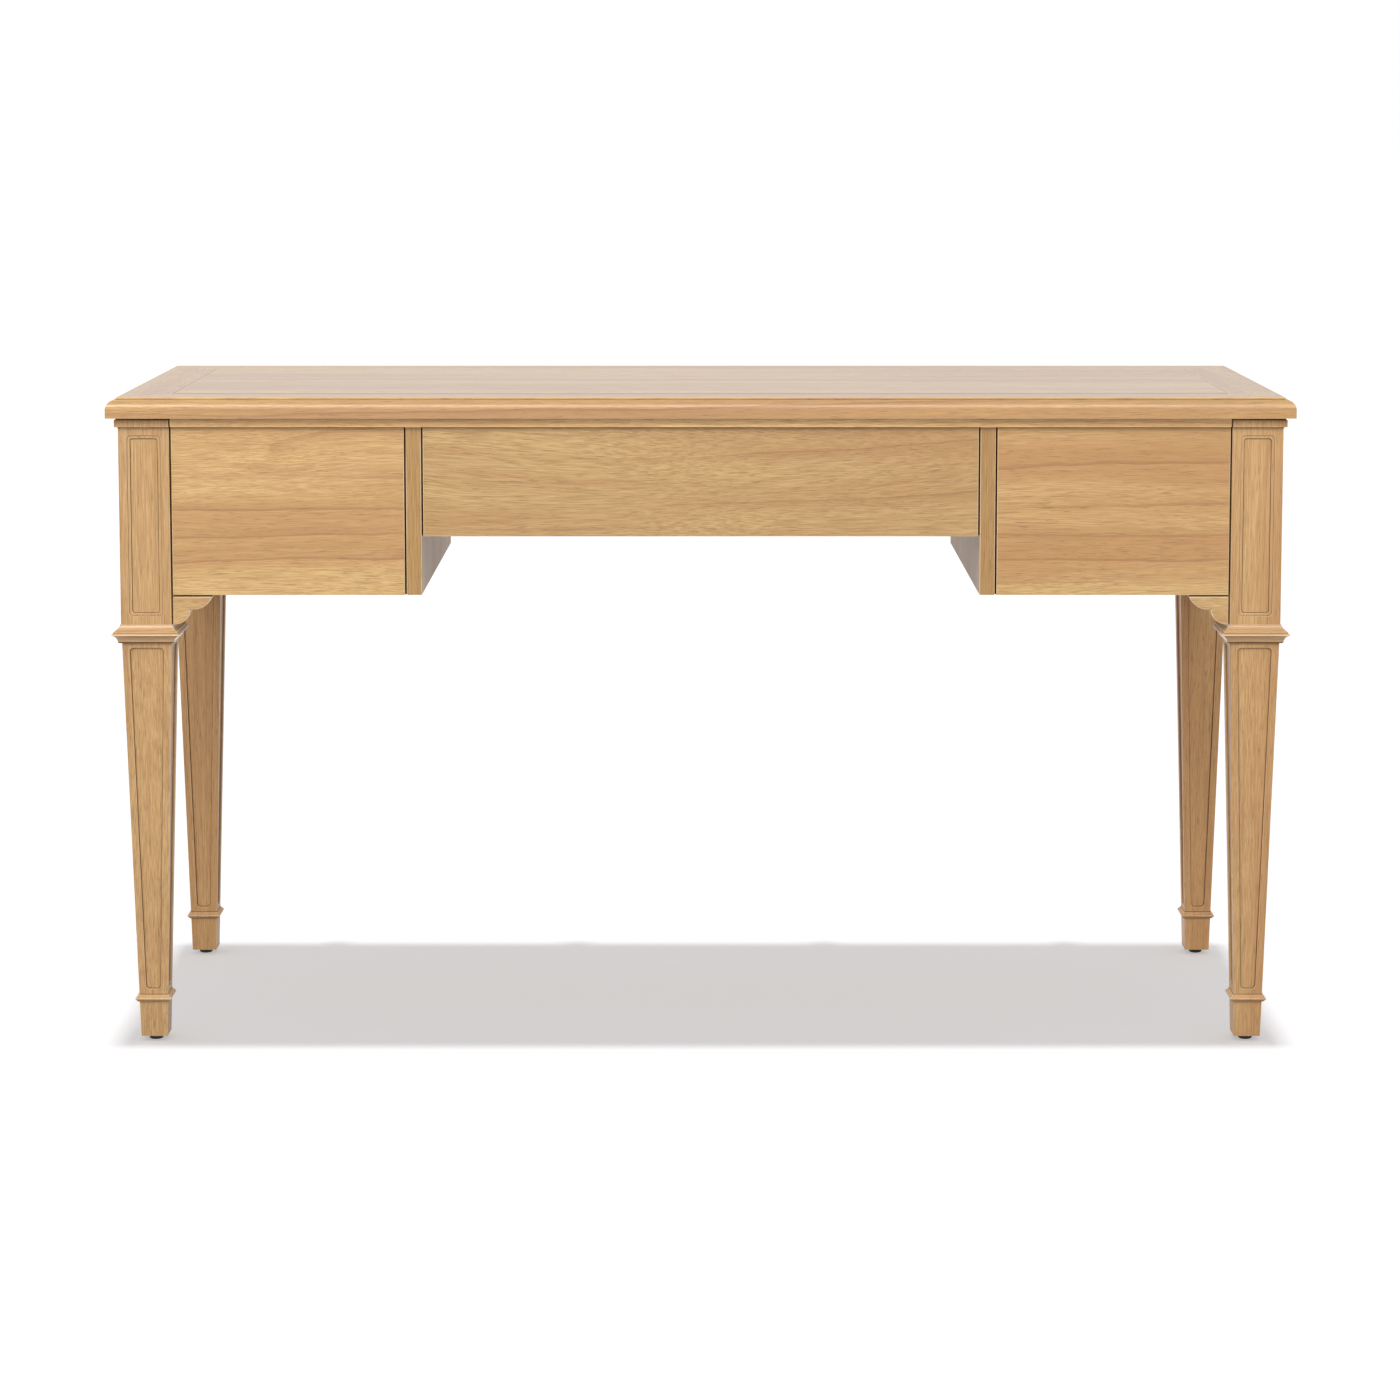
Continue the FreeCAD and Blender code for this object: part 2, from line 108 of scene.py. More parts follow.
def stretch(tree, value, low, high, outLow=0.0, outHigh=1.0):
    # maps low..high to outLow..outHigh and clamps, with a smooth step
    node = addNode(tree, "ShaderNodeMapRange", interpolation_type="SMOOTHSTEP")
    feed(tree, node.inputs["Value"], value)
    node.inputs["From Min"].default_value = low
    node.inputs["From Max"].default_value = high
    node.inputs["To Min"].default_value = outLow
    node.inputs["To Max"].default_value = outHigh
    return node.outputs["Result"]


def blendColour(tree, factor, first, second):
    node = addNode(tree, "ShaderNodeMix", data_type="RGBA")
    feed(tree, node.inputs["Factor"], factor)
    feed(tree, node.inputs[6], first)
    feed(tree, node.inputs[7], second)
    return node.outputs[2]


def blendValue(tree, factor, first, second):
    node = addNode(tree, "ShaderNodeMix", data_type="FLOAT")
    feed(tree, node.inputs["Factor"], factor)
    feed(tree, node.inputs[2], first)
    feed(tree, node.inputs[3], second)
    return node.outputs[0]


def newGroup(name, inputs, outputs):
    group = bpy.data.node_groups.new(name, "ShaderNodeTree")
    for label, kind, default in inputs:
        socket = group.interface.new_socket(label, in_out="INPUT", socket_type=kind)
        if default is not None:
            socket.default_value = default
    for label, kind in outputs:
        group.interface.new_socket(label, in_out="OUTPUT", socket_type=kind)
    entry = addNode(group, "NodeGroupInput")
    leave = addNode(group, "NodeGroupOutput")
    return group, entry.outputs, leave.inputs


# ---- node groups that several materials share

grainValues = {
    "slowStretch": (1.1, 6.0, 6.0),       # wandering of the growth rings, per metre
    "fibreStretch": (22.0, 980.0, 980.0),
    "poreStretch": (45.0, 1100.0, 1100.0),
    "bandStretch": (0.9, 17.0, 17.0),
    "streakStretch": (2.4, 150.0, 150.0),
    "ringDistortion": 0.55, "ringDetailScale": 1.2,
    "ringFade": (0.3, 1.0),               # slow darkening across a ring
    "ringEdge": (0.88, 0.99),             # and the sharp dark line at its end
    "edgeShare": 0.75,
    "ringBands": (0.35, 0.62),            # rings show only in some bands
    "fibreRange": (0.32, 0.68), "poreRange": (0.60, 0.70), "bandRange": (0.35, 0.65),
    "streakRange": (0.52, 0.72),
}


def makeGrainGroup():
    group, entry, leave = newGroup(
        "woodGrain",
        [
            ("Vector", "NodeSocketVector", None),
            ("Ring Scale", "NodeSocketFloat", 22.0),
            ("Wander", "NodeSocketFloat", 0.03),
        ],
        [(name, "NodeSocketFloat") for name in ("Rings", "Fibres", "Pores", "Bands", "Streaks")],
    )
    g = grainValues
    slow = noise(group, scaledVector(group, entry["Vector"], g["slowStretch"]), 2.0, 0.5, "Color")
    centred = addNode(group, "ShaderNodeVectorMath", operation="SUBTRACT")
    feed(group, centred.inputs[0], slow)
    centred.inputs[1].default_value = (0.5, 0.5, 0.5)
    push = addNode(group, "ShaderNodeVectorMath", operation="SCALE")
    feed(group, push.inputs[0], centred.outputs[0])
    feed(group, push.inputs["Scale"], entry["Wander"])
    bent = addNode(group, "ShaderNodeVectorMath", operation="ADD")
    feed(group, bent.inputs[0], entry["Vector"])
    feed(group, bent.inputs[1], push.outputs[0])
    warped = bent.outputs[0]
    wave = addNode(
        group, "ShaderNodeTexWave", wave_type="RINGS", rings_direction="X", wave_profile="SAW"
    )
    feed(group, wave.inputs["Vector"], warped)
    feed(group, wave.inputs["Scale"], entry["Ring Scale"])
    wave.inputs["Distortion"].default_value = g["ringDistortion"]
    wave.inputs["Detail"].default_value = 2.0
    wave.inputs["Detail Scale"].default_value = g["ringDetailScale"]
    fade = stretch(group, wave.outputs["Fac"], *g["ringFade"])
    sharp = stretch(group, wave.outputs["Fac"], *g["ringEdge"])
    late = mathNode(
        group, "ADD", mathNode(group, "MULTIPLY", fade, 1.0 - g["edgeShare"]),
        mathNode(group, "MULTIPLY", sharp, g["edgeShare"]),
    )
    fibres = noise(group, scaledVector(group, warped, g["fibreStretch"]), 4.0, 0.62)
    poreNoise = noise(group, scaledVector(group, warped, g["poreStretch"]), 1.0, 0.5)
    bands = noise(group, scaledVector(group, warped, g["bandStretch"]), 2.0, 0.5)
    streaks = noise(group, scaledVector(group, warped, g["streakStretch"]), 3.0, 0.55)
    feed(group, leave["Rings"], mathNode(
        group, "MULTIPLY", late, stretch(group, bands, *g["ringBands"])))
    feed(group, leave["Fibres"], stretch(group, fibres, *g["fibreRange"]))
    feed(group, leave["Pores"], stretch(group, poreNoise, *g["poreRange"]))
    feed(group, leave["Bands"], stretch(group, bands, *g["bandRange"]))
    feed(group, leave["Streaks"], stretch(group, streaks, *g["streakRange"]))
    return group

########

**Directive:** Write the entire listing out again, word for word.

**Worked answer:**
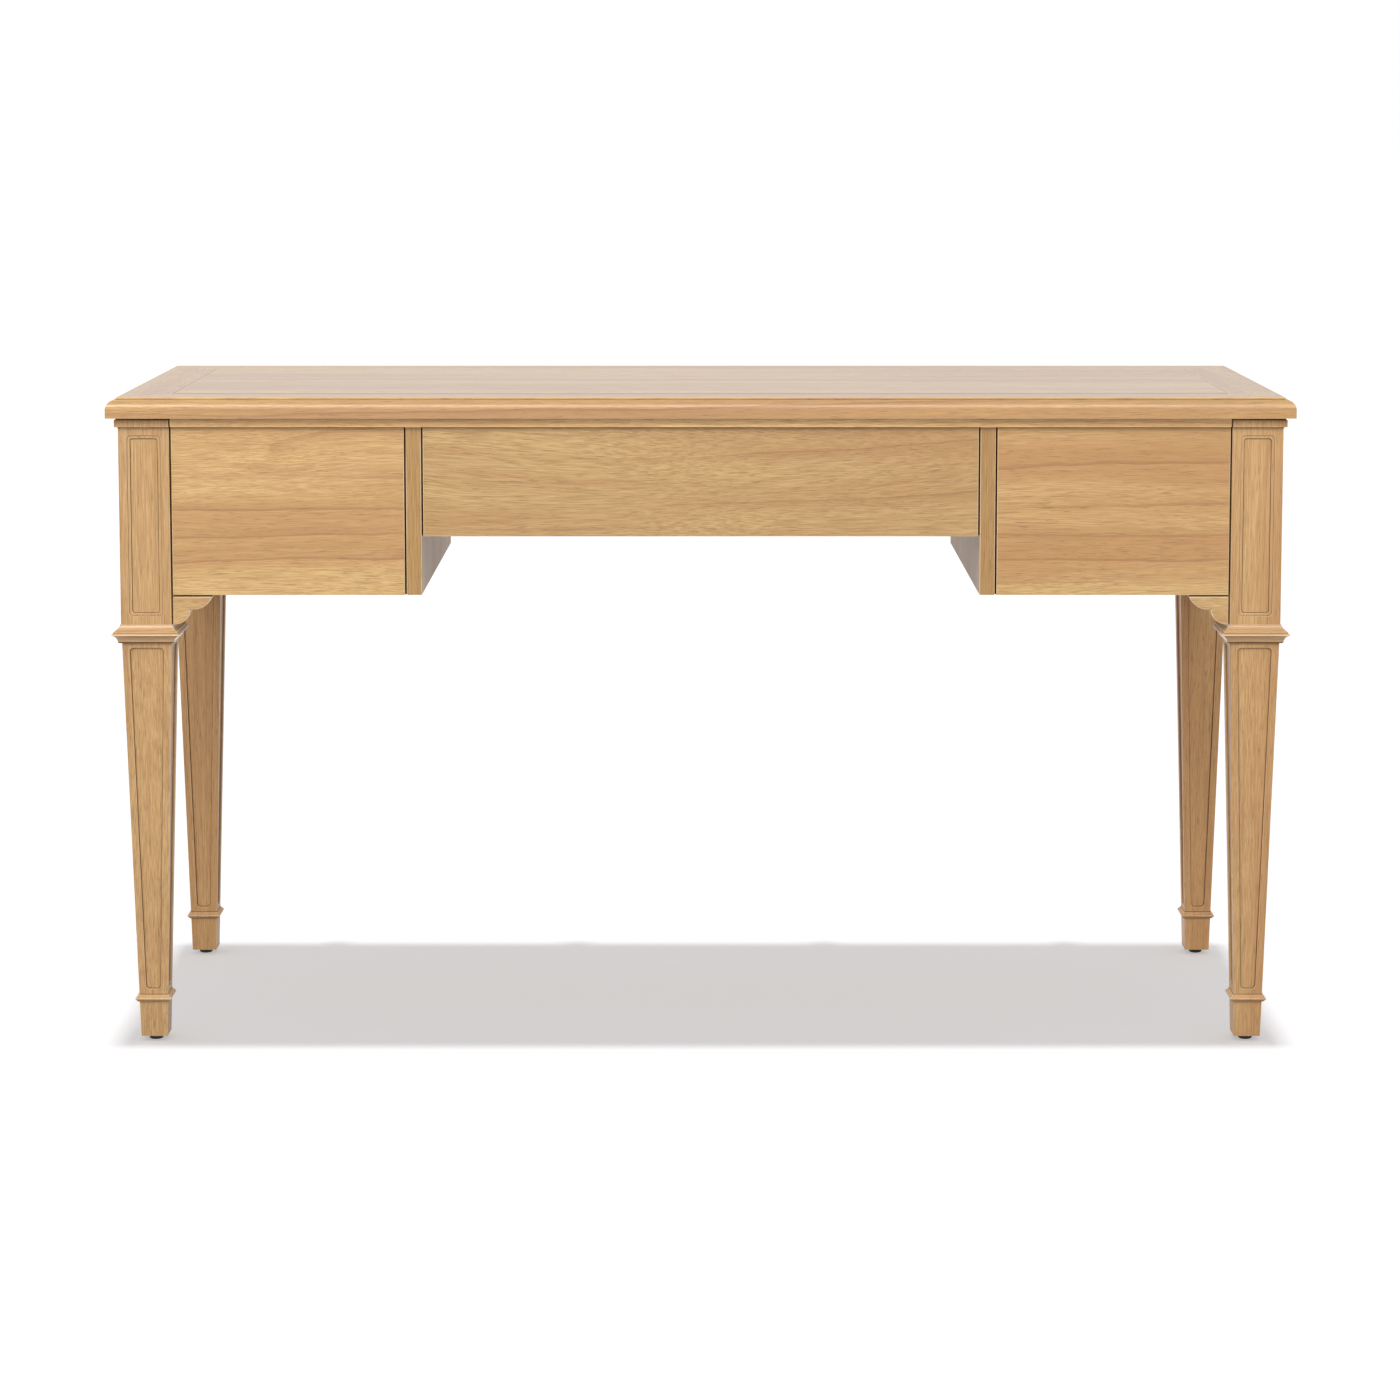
Continue the FreeCAD and Blender code for this object: part 2, from line 108 of scene.py. More parts follow.
def stretch(tree, value, low, high, outLow=0.0, outHigh=1.0):
    # maps low..high to outLow..outHigh and clamps, with a smooth step
    node = addNode(tree, "ShaderNodeMapRange", interpolation_type="SMOOTHSTEP")
    feed(tree, node.inputs["Value"], value)
    node.inputs["From Min"].default_value = low
    node.inputs["From Max"].default_value = high
    node.inputs["To Min"].default_value = outLow
    node.inputs["To Max"].default_value = outHigh
    return node.outputs["Result"]


def blendColour(tree, factor, first, second):
    node = addNode(tree, "ShaderNodeMix", data_type="RGBA")
    feed(tree, node.inputs["Factor"], factor)
    feed(tree, node.inputs[6], first)
    feed(tree, node.inputs[7], second)
    return node.outputs[2]


def blendValue(tree, factor, first, second):
    node = addNode(tree, "ShaderNodeMix", data_type="FLOAT")
    feed(tree, node.inputs["Factor"], factor)
    feed(tree, node.inputs[2], first)
    feed(tree, node.inputs[3], second)
    return node.outputs[0]


def newGroup(name, inputs, outputs):
    group = bpy.data.node_groups.new(name, "ShaderNodeTree")
    for label, kind, default in inputs:
        socket = group.interface.new_socket(label, in_out="INPUT", socket_type=kind)
        if default is not None:
            socket.default_value = default
    for label, kind in outputs:
        group.interface.new_socket(label, in_out="OUTPUT", socket_type=kind)
    entry = addNode(group, "NodeGroupInput")
    leave = addNode(group, "NodeGroupOutput")
    return group, entry.outputs, leave.inputs


# ---- node groups that several materials share

grainValues = {
    "slowStretch": (1.1, 6.0, 6.0),       # wandering of the growth rings, per metre
    "fibreStretch": (22.0, 980.0, 980.0),
    "poreStretch": (45.0, 1100.0, 1100.0),
    "bandStretch": (0.9, 17.0, 17.0),
    "streakStretch": (2.4, 150.0, 150.0),
    "ringDistortion": 0.55, "ringDetailScale": 1.2,
    "ringFade": (0.3, 1.0),               # slow darkening across a ring
    "ringEdge": (0.88, 0.99),             # and the sharp dark line at its end
    "edgeShare": 0.75,
    "ringBands": (0.35, 0.62),            # rings show only in some bands
    "fibreRange": (0.32, 0.68), "poreRange": (0.60, 0.70), "bandRange": (0.35, 0.65),
    "streakRange": (0.52, 0.72),
}


def makeGrainGroup():
    group, entry, leave = newGroup(
        "woodGrain",
        [
            ("Vector", "NodeSocketVector", None),
            ("Ring Scale", "NodeSocketFloat", 22.0),
            ("Wander", "NodeSocketFloat", 0.03),
        ],
        [(name, "NodeSocketFloat") for name in ("Rings", "Fibres", "Pores", "Bands", "Streaks")],
    )
    g = grainValues
    slow = noise(group, scaledVector(group, entry["Vector"], g["slowStretch"]), 2.0, 0.5, "Color")
    centred = addNode(group, "ShaderNodeVectorMath", operation="SUBTRACT")
    feed(group, centred.inputs[0], slow)
    centred.inputs[1].default_value = (0.5, 0.5, 0.5)
    push = addNode(group, "ShaderNodeVectorMath", operation="SCALE")
    feed(group, push.inputs[0], centred.outputs[0])
    feed(group, push.inputs["Scale"], entry["Wander"])
    bent = addNode(group, "ShaderNodeVectorMath", operation="ADD")
    feed(group, bent.inputs[0], entry["Vector"])
    feed(group, bent.inputs[1], push.outputs[0])
    warped = bent.outputs[0]
    wave = addNode(
        group, "ShaderNodeTexWave", wave_type="RINGS", rings_direction="X", wave_profile="SAW"
    )
    feed(group, wave.inputs["Vector"], warped)
    feed(group, wave.inputs["Scale"], entry["Ring Scale"])
    wave.inputs["Distortion"].default_value = g["ringDistortion"]
    wave.inputs["Detail"].default_value = 2.0
    wave.inputs["Detail Scale"].default_value = g["ringDetailScale"]
    fade = stretch(group, wave.outputs["Fac"], *g["ringFade"])
    sharp = stretch(group, wave.outputs["Fac"], *g["ringEdge"])
    late = mathNode(
        group, "ADD", mathNode(group, "MULTIPLY", fade, 1.0 - g["edgeShare"]),
        mathNode(group, "MULTIPLY", sharp, g["edgeShare"]),
    )
    fibres = noise(group, scaledVector(group, warped, g["fibreStretch"]), 4.0, 0.62)
    poreNoise = noise(group, scaledVector(group, warped, g["poreStretch"]), 1.0, 0.5)
    bands = noise(group, scaledVector(group, warped, g["bandStretch"]), 2.0, 0.5)
    streaks = noise(group, scaledVector(group, warped, g["streakStretch"]), 3.0, 0.55)
    feed(group, leave["Rings"], mathNode(
        group, "MULTIPLY", late, stretch(group, bands, *g["ringBands"])))
    feed(group, leave["Fibres"], stretch(group, fibres, *g["fibreRange"]))
    feed(group, leave["Pores"], stretch(group, poreNoise, *g["poreRange"]))
    feed(group, leave["Bands"], stretch(group, bands, *g["bandRange"]))
    feed(group, leave["Streaks"], stretch(group, streaks, *g["streakRange"]))
    return group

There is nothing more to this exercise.